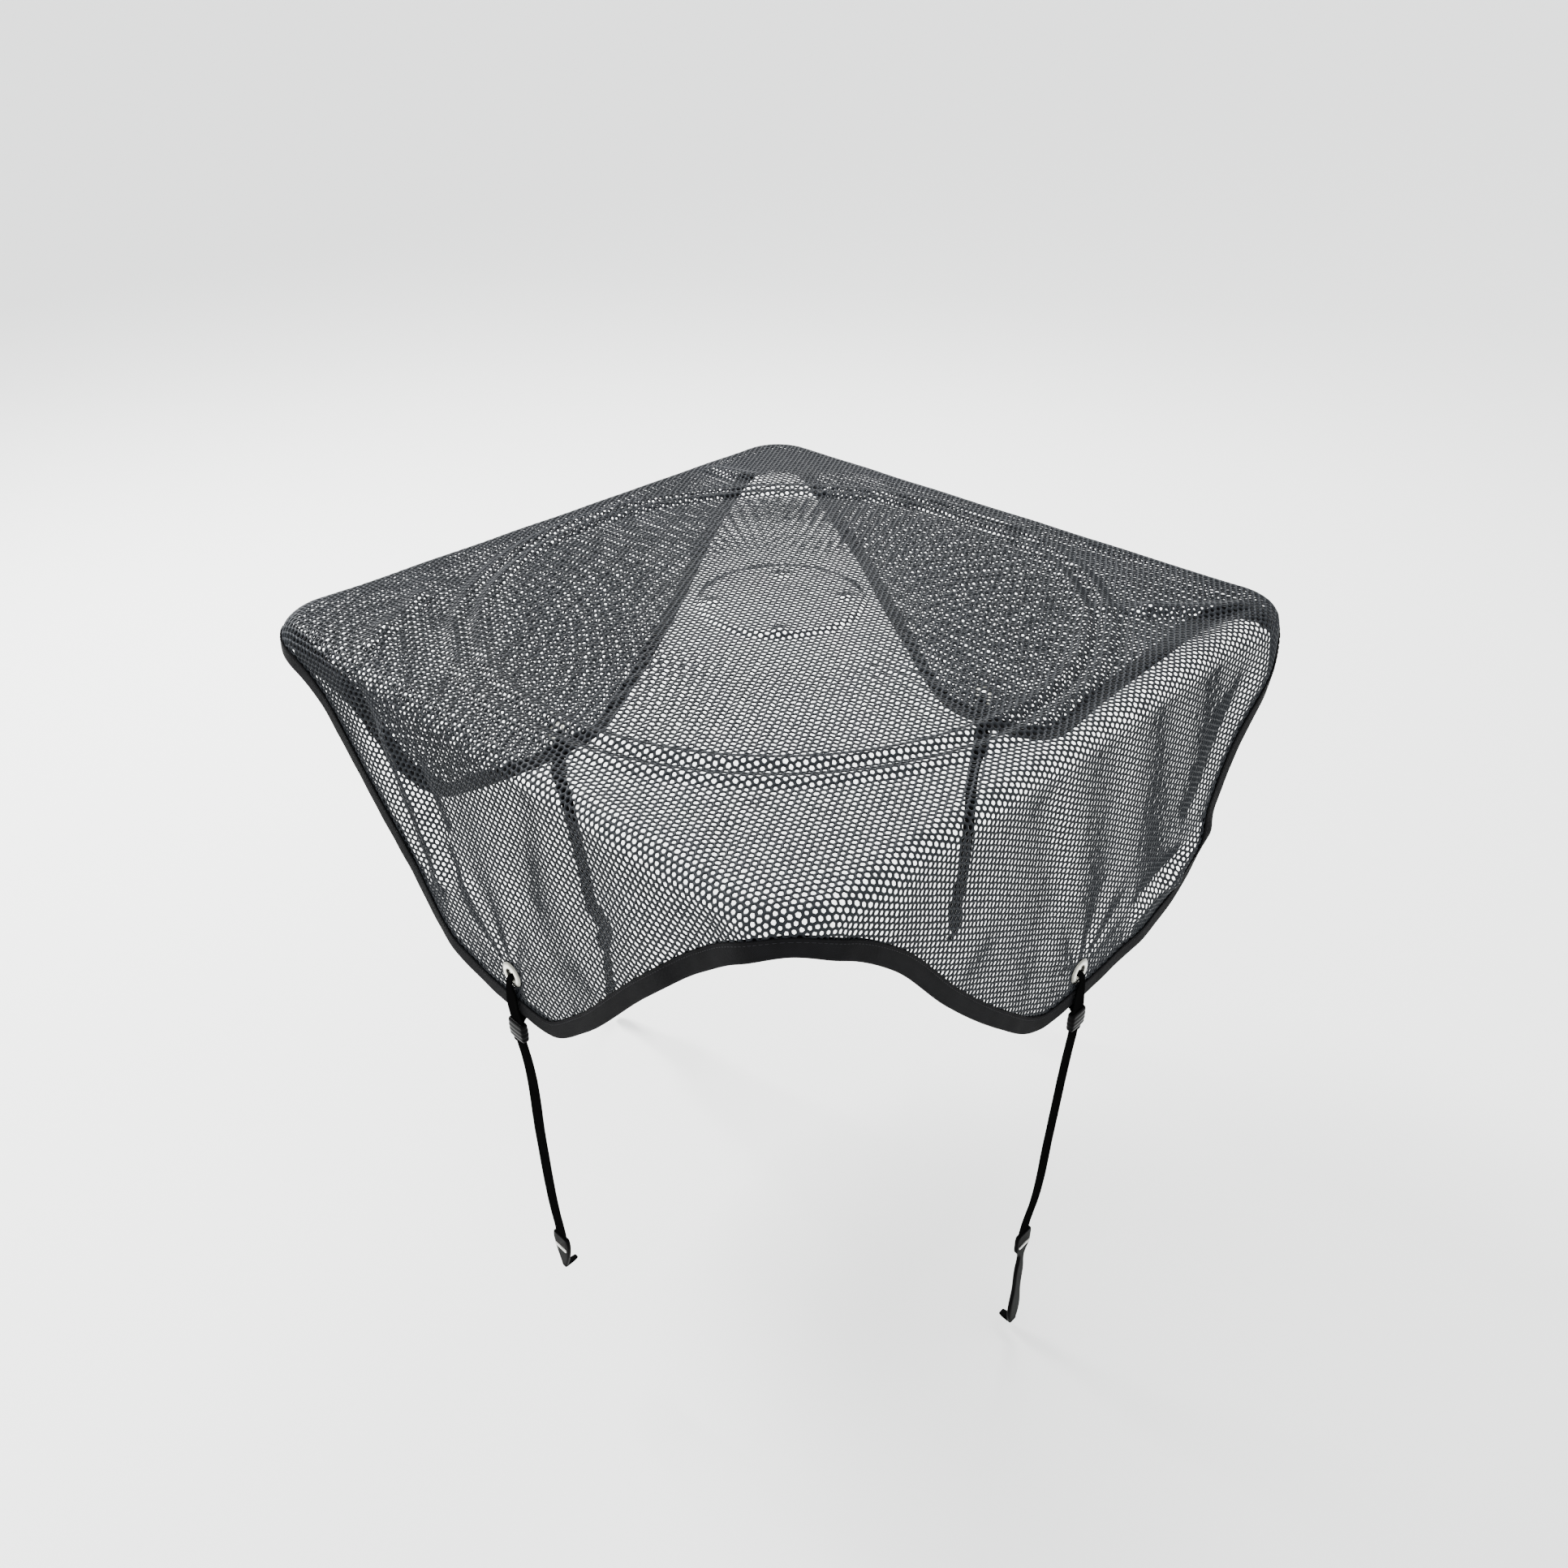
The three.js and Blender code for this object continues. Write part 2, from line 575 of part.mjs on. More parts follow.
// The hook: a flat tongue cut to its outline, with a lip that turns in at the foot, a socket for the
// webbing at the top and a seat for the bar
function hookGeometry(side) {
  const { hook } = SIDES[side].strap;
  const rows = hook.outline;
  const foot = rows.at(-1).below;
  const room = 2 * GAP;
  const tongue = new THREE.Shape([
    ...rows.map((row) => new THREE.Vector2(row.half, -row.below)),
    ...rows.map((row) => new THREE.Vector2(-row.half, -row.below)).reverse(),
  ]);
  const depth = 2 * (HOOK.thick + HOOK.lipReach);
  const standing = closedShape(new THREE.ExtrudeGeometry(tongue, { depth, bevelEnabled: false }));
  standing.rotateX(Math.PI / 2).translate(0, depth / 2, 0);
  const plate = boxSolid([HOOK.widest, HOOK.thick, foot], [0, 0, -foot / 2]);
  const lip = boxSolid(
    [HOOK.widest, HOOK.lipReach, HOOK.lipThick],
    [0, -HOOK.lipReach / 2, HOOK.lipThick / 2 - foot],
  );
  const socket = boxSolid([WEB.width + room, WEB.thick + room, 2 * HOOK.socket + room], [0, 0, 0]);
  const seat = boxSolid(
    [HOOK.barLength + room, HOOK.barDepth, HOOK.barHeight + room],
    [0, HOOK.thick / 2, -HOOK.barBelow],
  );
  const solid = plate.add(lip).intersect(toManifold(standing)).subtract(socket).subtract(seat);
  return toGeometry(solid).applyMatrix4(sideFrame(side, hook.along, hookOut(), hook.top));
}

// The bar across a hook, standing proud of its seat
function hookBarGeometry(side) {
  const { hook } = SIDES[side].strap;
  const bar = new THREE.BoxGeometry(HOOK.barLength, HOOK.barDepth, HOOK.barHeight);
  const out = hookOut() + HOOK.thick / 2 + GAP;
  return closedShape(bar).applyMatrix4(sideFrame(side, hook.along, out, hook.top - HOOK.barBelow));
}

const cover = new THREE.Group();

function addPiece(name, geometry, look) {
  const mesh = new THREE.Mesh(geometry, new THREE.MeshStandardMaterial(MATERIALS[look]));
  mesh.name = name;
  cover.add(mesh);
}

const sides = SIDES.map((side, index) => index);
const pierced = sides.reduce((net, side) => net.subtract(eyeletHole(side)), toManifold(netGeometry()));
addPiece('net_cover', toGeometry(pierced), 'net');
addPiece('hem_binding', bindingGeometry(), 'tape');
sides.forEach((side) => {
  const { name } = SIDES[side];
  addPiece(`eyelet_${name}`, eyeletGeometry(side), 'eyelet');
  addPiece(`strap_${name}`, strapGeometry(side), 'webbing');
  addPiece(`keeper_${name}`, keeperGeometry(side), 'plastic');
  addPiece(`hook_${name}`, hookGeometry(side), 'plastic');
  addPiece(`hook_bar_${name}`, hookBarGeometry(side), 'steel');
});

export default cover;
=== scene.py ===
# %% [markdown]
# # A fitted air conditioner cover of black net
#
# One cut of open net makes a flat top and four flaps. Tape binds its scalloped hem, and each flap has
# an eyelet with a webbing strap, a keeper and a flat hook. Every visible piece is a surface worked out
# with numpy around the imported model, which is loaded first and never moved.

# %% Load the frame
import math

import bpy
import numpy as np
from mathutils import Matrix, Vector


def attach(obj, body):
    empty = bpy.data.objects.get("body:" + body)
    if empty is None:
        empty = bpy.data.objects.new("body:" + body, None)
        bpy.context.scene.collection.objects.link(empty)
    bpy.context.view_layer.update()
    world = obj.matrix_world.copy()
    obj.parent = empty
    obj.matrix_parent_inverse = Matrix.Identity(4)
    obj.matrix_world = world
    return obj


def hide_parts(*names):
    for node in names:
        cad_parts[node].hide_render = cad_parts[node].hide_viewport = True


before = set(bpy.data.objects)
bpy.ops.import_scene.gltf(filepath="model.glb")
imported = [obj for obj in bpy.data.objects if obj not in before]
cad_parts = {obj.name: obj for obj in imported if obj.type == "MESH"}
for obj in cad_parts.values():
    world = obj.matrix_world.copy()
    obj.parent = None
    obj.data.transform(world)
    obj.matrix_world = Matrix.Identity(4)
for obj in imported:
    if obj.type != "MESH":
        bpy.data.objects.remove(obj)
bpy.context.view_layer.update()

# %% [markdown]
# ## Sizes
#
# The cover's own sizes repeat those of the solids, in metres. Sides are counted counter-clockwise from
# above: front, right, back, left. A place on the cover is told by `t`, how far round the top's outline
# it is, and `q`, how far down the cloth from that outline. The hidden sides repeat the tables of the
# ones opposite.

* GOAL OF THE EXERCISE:
Print exactly the lines above from the one with "const sides = SIDES.map((side, index)" to the one with "if empty is", including both.

* ANSWER FOR THE TASK:
const sides = SIDES.map((side, index) => index);
const pierced = sides.reduce((net, side) => net.subtract(eyeletHole(side)), toManifold(netGeometry()));
addPiece('net_cover', toGeometry(pierced), 'net');
addPiece('hem_binding', bindingGeometry(), 'tape');
sides.forEach((side) => {
  const { name } = SIDES[side];
  addPiece(`eyelet_${name}`, eyeletGeometry(side), 'eyelet');
  addPiece(`strap_${name}`, strapGeometry(side), 'webbing');
  addPiece(`keeper_${name}`, keeperGeometry(side), 'plastic');
  addPiece(`hook_${name}`, hookGeometry(side), 'plastic');
  addPiece(`hook_bar_${name}`, hookBarGeometry(side), 'steel');
});

export default cover;
=== scene.py ===
# %% [markdown]
# # A fitted air conditioner cover of black net
#
# One cut of open net makes a flat top and four flaps. Tape binds its scalloped hem, and each flap has
# an eyelet with a webbing strap, a keeper and a flat hook. Every visible piece is a surface worked out
# with numpy around the imported model, which is loaded first and never moved.

# %% Load the frame
import math

import bpy
import numpy as np
from mathutils import Matrix, Vector


def attach(obj, body):
    empty = bpy.data.objects.get("body:" + body)
    if empty is None:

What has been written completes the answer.